There you have it, my two cents worth of idea. Incrementally vary the resonance to simulate different targets, not it's inductance. Maybe something like a series capacitance.

Alternatively, shifting the tx frequency ever so slightly up or down will carry the Rx coil out of balance as well. This might also be tantamount to a target in the tx field. Perhaps some mathematical relationship can be figured out between target conductivity and amount of shifting of tx frequency(theoretically, since the tx frequency doesn't shift or does it, hmmmm). The polarity would be simply choosing between left or right( increase or decrease in freq.) For ferrous/non ferrous. Maybe from this a model can be developed which more closely behaves like a true coil.
There, that's two more cents worth.

Can someone please put a 6.5 decimal frequency meter on a tx coil and see what change if any happens when a target is placed in its field?
I don't have such test gear. Various targets can be plotted, then presented as a model to mimic a target. Ferrous/ non Ferrous should present up or down shift.

As mentioned above, shifting frequency is there, but it nearly equally affects both Rx and Tx coils, so the effect largely cancels out.

I have a glimpse of an idea that involves a negative capacitance. There are various odd effects related with stray field of a transformer, including negative reactances, so why not. Negative inductance shifts response to a ferrous 2nd quadrant, so it is worth a try.

If you say they cancel out then I believe you. I was thinking they move in opposite directions, tx frequency go up, Rx resonance frequency go down and vice versa. Or they shift, but at different magnitudes. The relative difference causes the coils to become unbalanced. I suppose there's many ways to make sense of it but only one way it actually works in reality.
I go out for few days.
Nice you dropped by, Davor.

Don't get used to seeing me around
BTW, balance is not that narrowband phenomenon. You may expect 1:2 frequency range with decent balance... provided you are not a perfectionist.

@Qiaozhi, you may want to prune the LTspice files prior to zipping. Raw and FFT files are most certainly not needed. There is a setting that will help you maintain your disk less cluttered:

Theoretically it should be possible to simulate both ferrous and non-ferrous targets correctly by adding a core model. However, the core model in LTspice uses Hc, Bs, Br, A, Lm, N and Lg to replace the inductance value. So you still end up with a calculated value of inductance, but with some hysteresis. Unfortunately the addition of hysteresis does not appear to provide the expected target response seen by the detector within the simulation, and consequently no discrimination between ferrous and non-ferrous.

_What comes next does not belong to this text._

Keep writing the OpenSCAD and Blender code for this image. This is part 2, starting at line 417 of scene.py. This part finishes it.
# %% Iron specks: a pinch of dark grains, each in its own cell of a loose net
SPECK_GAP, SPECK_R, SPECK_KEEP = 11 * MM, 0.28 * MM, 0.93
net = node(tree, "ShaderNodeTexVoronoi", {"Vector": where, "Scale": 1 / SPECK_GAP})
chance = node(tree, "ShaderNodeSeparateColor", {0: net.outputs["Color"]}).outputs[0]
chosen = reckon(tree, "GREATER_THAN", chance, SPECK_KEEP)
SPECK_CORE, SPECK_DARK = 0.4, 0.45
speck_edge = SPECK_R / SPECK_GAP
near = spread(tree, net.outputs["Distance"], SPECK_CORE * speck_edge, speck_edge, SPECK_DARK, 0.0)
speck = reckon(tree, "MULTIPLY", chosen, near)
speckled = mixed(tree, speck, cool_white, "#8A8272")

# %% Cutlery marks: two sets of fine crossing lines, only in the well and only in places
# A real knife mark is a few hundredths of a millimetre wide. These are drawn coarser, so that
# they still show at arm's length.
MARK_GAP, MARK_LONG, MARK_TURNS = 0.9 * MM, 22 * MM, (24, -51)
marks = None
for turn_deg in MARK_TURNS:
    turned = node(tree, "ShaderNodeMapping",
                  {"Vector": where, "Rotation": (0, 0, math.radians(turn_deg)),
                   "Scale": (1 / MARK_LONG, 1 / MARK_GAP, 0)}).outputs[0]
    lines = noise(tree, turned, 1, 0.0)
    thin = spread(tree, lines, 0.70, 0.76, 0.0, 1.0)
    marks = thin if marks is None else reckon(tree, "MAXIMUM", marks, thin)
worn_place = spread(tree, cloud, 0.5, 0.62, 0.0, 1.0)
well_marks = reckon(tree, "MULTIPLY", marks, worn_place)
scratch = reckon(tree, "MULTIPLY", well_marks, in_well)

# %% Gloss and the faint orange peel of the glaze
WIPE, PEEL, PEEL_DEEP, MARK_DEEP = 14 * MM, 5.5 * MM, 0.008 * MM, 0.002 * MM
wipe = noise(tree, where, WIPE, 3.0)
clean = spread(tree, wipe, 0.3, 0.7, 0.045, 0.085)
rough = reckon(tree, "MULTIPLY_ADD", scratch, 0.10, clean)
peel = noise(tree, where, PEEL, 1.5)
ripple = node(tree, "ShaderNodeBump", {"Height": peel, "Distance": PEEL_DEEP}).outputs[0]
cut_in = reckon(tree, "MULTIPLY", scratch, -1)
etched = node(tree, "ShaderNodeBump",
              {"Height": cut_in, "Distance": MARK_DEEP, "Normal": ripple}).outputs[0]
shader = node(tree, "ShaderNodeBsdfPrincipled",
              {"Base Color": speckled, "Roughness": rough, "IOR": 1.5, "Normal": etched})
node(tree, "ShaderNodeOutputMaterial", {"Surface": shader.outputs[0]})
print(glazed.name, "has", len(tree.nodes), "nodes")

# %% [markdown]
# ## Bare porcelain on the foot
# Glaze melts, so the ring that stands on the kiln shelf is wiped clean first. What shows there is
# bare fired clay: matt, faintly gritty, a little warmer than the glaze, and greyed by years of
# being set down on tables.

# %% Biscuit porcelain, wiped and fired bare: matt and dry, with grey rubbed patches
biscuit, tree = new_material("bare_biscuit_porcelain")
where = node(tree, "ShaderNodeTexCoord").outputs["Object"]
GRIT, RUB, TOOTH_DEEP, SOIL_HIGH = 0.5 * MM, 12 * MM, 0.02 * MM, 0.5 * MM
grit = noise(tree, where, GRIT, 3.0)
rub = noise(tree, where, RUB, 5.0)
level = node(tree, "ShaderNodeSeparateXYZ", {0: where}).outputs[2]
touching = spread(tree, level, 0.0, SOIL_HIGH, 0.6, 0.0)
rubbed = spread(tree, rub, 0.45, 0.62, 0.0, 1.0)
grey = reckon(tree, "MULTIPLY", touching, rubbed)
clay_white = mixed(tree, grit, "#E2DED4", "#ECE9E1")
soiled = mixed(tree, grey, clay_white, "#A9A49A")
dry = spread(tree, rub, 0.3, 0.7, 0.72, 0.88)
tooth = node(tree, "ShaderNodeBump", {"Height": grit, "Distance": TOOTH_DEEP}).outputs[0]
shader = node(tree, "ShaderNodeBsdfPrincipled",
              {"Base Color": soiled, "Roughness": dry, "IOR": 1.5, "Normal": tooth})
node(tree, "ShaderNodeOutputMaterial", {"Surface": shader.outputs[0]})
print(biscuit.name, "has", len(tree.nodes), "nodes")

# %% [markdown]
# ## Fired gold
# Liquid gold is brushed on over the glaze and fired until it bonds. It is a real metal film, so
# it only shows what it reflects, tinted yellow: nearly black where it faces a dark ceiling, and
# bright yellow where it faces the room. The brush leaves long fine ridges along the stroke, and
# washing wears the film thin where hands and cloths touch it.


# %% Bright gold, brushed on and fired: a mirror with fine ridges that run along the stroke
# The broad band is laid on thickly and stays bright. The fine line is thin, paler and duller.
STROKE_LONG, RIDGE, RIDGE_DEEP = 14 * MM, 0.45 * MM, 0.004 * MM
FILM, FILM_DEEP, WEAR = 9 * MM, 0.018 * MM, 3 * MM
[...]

My latest attempt ( in post #18 ) "apparently" works for a VLF detector, but the results are not correct when simulated for a PI.

Personally I do not think the difference between ferrous and non-ferrous targets can be attributed to an inductance change, nor to a shift in resonance. It's the way the magnetic field is distorted by these different targets that is the root cause. This field distortion causes an imbalance in the coil coupling.

If you go to the Coilcraft site, there are some instructions on how to create models in LTspice for their power inductors. This involves the use of parameterized GLaplace components. and an example is given for a Coilcraft LPS4018-332 inductor. Interesting ... but maybe not an approach that would be useful in this instance.

Another possible approach could be using B elements with an arithmetic function to emulate either redistribution or absorption.

Useful information.

OK - here's my latest thoughts on this subject:

If you have a VLF detector with a balanced coil system, the RX loop has a residual signal when no target is present. If a non-ferrous target gets near the coil, there is a redistribution of the magnetic field that causes an imbalance. For a concentric coil, this results in an increase in the amplitude of the RX signal, and all target types cause a left shift in the phase. If a ferrous target gets near the coil, there is some absorption of the magnetic field that also causes an imbalance, but in this case the RX signal experiences a decrease in amplitude. The phase shift is used by the GEB channel to detect the presence of a metal target, whereas the amplitude changes are used by the DISC channel to indicate ferrous or non-ferrous.

However, if you take a PI with a mono coil, the same increase / decrease in amplitude is not detectable. The reason is (of course) because we no longer have a balanced coil system. What we are looking at is the latter part of the eddy current decay curve once the huge flyback signal has decayed away. Redistribution and absorption are still taking place, but there is no balanced coil system there to experience an imbalance. Essentially it's not possible to have true ferrous / non-ferrous discrimination with a PI and a mono coil. It is only possible to have discrimination based on conductivity, which is not the same thing. This is why you see demonstrations of PI detectors on youtube rejecting iron nails, but never rejecting a range of ferrous targets of different sizes and shapes. White's TDI is a good example of this process, where the ground balance feature is highjacked to eliminate small iron nails, and provide 2 different tones for high and low conductivity items.

Others have suggested that it may be possible to provide discrimination with a mono coil by measuring the change in inductance of the loop when a target is present. However, based on a BFO's sensitivity and ability to discriminate, I doubt very much this method would be very effective.

Although this is not strictly speaking a "mono" coil, Deemon presented a very interesting balanced mono arrangement. I tested this arrangement in LTspice and discovered that if you place all four loops within the coil shell, and wind them to have the same inductance, it still works as a balanced system. This removes the need to use external coils which would make it difficult to swap coils. I also built this arrangement and found it surprisingly easy to balance. At the end of day, however, this is still a balanced coil system masquerading as a mono.

So my conclusion (at the moment) is that real effective ferrous / non-ferrous discrimination cannot be achieved with a mono coil.
Now, go and prove me wrong ... not with an LTspice simulation, but with some real hardware.

P.S. I'm talking about a standard PI setup here, and not other variations that use truncated sine or triangular waves, etc.